I was excluded from contributing because I was the broke friend. — Amarachi*

It doesn’t take a genius to see that I’m the broke one in my group of friends. They all have jobs and promising careers, while I have a pending masters degree programme that may or may not happen. They have their own apartments, and I have to live with my big sister and her family. I never pay for anything when we hang out, someone covers my Uber fare, and sometimes, I am excluded from contributing.

When one of us lost her dad, they didn’t tell me we were pitching in for the burial expenses. When I found out, I was so mad. It may not have been much, but my ₦10,000 could have done something. They said they didn’t want to burden me because I didn’t have a steady income.

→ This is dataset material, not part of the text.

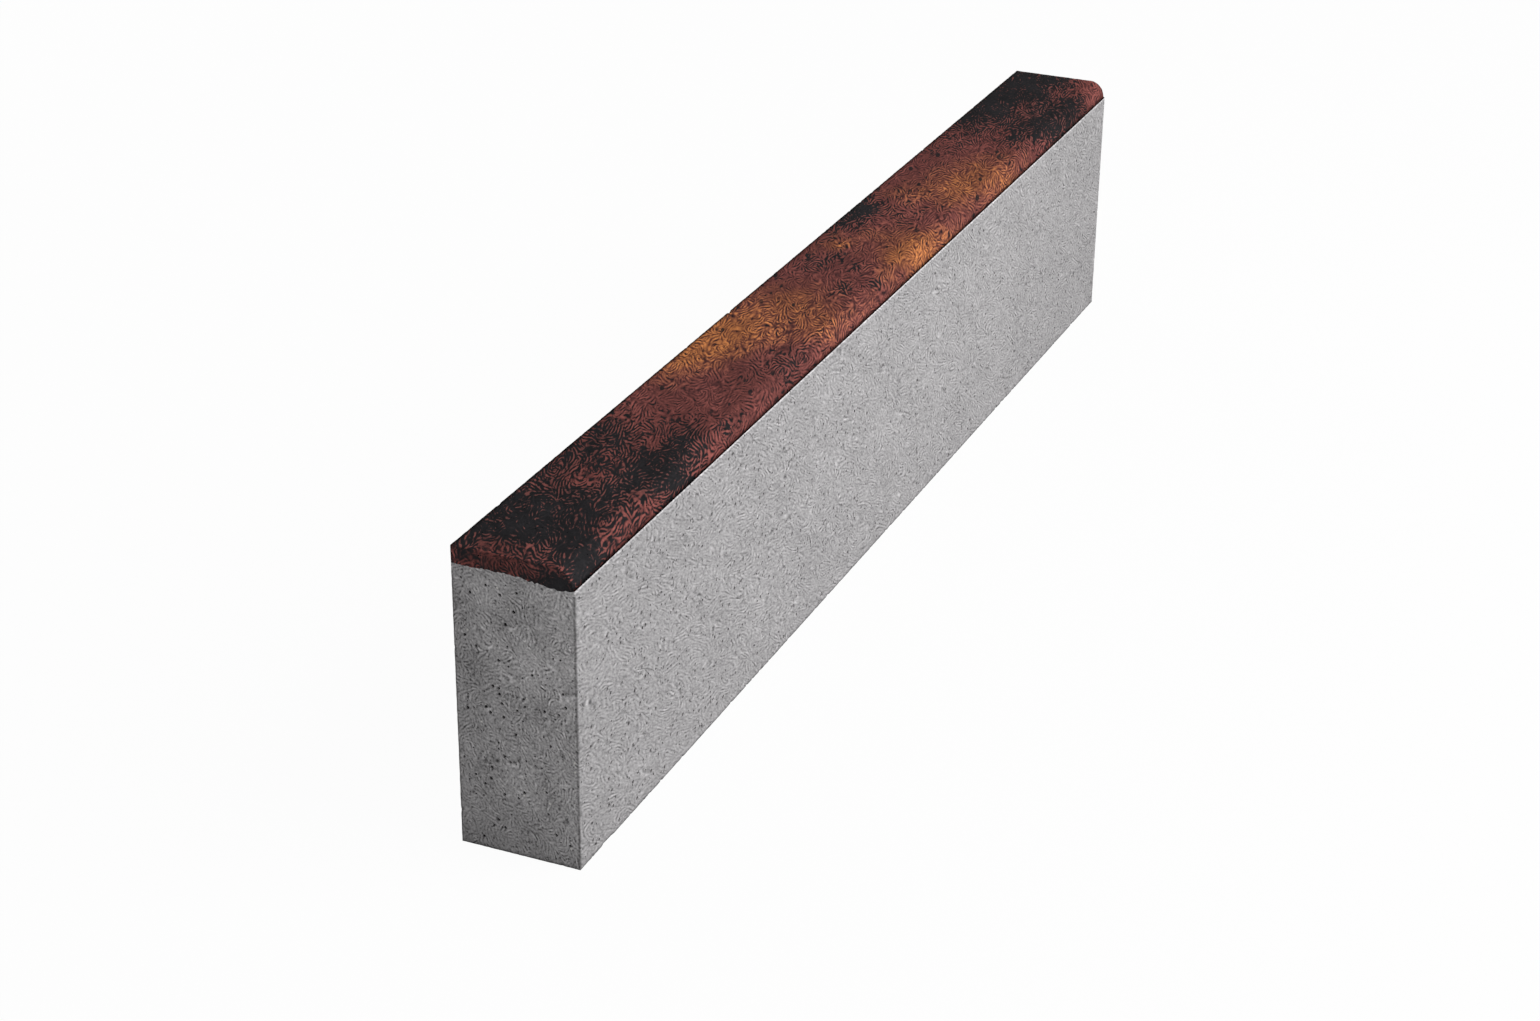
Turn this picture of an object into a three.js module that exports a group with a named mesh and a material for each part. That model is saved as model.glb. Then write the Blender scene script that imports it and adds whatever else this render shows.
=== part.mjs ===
// A straight concrete kerb with one rounded top edge, pressed in a steel mould from two mixes.
// The grey base mix fills nearly the whole mould. A thin coloured face mix goes on top of it while it is
// still wet, and the press shoe forms the flat top, the rounded edge and a narrow land along the mould wall.
// The two mixes set as one stone, and meet in a bedding surface that sags under the rounded edge.
//
// Frame, in millimetres: X along the kerb, Y from the road side (-Y, with the rounded edge) to the
// pavement side (+Y), Z up. The origin is the centre of the underside.
import * as THREE from "three";

// The stone
const LENGTH = 1000; // along X
const WIDTH = 80; // along Y
const HEIGHT = 200; // along Z

// The rounded edge, and the land that the rim of the press shoe leaves beside the mould wall
const EDGE_RADIUS = 12.5;
const LAND_WIDTH = 1.3; // from the road-side wall to the foot of the rounding
const LAND_DROP = 0.7; // from the foot of the rounding down to the arris at the wall

// The coloured face mix: its depth below the flat top, and where, measured from the road-side wall
const FACE_THICKNESS = 11.5; // from the end of the sag to the pavement side
const SAG_THICKNESS = 14.5; // at the deepest line of the sag
const SAG_OFFSET = 11; // to the deepest line of the sag
const SAG_END = 40; // to where the bedding levels out

// Chords on each curve of the section
const EDGE_CHORDS = 16;
const BEDDING_CHORDS = 8;

const ROAD_SIDE = -WIDTH / 2;
const PAVEMENT_SIDE = WIDTH / 2;
const FOOT = new THREE.Vector2(ROAD_SIDE + LAND_WIDTH, HEIGHT - EDGE_RADIUS); // of the rounding, on the land
const ARRIS = new THREE.Vector2(ROAD_SIDE, FOOT.y - LAND_DROP); // the colour ends here on the road side

const BASE_CONCRETE = new THREE.MeshStandardMaterial({ color: 0xa5a4a4, roughness: 0.92, metalness: 0 });
const FACE_CONCRETE = new THREE.MeshStandardMaterial({ color: 0x6b3b2c, roughness: 0.8, metalness: 0 });

// The section of the bedding surface, from the road-side arris to the pavement side. Both mixes are drawn
// with these same points, so they meet face to face.
function beddingLine() {
  const sagLevel = HEIGHT - SAG_THICKNESS;
  const faceLevel = HEIGHT - FACE_THICKNESS;
  const midRise = ROAD_SIDE + (SAG_OFFSET + SAG_END) / 2;
  const line = new THREE.Path();
  line.moveTo(ARRIS.x, ARRIS.y);
  line.quadraticCurveTo(ROAD_SIDE + SAG_OFFSET / 2, sagLevel, ROAD_SIDE + SAG_OFFSET, sagLevel);
  line.bezierCurveTo(midRise, sagLevel, midRise, faceLevel, ROAD_SIDE + SAG_END, faceLevel);
  line.lineTo(PAVEMENT_SIDE, faceLevel);
  return line.getPoints(BEDDING_CHORDS);
}

// The base mix: square to the mould on three sides, with the bedding surface on top.
function baseSection() {
  const section = new THREE.Shape(beddingLine());
  section.lineTo(PAVEMENT_SIDE, 0);
  section.lineTo(ROAD_SIDE, 0);
  section.closePath();
  return section;
}

// The face mix: the bedding surface below, and the pressed top above. The land closes the section.
function faceSection() {
  const section = new THREE.Shape(beddingLine());
  section.lineTo(PAVEMENT_SIDE, HEIGHT);
  section.lineTo(FOOT.x + EDGE_RADIUS, HEIGHT);
  section.absarc(FOOT.x + EDGE_RADIUS, FOOT.y, EDGE_RADIUS, Math.PI / 2, Math.PI);
  section.closePath();
  return section;
}

// A section drawn in Y and Z, run the length of the kerb.
function prism(name, section, material) {
  const geometry = new THREE.ExtrudeGeometry(section, {
    depth: LENGTH,
    bevelEnabled: false,
    curveSegments: EDGE_CHORDS / 2, // an arc gets two chords for each
  });
  const [x, y, z] = [0, 1, 2].map((axis) => new THREE.Vector3().setComponent(axis, 1));
  geometry.applyMatrix4(new THREE.Matrix4().makeBasis(y, z, x).setPosition(-LENGTH / 2, 0, 0));
  const mesh = new THREE.Mesh(geometry, material);
  mesh.name = name;
  return mesh;
}

const kerb = new THREE.Group();
kerb.add(prism("base_concrete", baseSection(), BASE_CONCRETE));
kerb.add(prism("face_concrete", faceSection(), FACE_CONCRETE));

export default kerb;
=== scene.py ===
"""A pressed concrete kerb, 1 m long: a grey base mix with a coloured face mix on top, cured as one stone.

Shapes are worked out in millimetres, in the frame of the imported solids: x along the kerb, y from the road
side to the pavement side, z up. They turn into metres where a mesh is made.
"""
import math

import bpy
import numpy as np
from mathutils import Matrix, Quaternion, Vector
from mathutils.geometry import delaunay_2d_cdt


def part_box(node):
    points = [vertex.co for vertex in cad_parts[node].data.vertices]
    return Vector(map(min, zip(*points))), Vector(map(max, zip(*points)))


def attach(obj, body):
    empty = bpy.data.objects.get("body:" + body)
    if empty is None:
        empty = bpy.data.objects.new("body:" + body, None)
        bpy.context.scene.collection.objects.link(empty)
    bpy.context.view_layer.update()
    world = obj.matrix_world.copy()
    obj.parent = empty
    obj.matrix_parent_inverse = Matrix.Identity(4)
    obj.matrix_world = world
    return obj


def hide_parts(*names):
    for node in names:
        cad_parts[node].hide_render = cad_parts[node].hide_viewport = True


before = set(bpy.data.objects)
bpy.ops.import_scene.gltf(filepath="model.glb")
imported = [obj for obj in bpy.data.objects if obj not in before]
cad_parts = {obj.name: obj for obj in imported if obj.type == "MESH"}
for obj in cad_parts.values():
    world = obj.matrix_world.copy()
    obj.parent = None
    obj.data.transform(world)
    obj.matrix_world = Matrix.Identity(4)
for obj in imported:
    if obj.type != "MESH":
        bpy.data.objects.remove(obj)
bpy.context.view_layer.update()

# ---------------------------------------------------------------------------------------------------------
# The base mix. Semi-dry concrete of grey cement, sand and fine grit, rammed and shaken in a steel mould and
# let out at once. Air that could not get out leaves small round pores in its walls, and the fresh edges
# crumble a little as the mould comes off.
# ---------------------------------------------------------------------------------------------------------
MM = 0.001  # metres in a millimetre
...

It was very thoughtful of them but also very humiliating. I have learnt to accept things as they are. Although, I’m hoping that after my second degree, I’d be able to get a job and do more in the group.

I started dipping into my savings to keep up with my friends. — Elizabeth*

I met three friends at a wedding in 2019, and we all sort of clicked. We started hanging out more, and I found out what they each did for a living. One worked for a tech company in Nigeria, one had a store where she sold clothes and accessories, and the other had her own wholesale hair business. 

I was determined to stay friends with them, so I started dipping into my savings to keep up appearances and contribute to the hangout bills. Soon, I started buying things on credit from them. It was after I bought ₦125,000 hair on credit that things went sour. 

I was paying monthly but couldn’t keep up when I had a family emergency that wiped my entire savings. I tried to explain and even offered to return the hair and allow her to keep the money I’ve paid so far. She refused, called me broke and threatened to call the police. I had to borrow from several people to pay back. I’m not friends with them anymore, but I know better than to overextend myself to fit in places I can’t afford.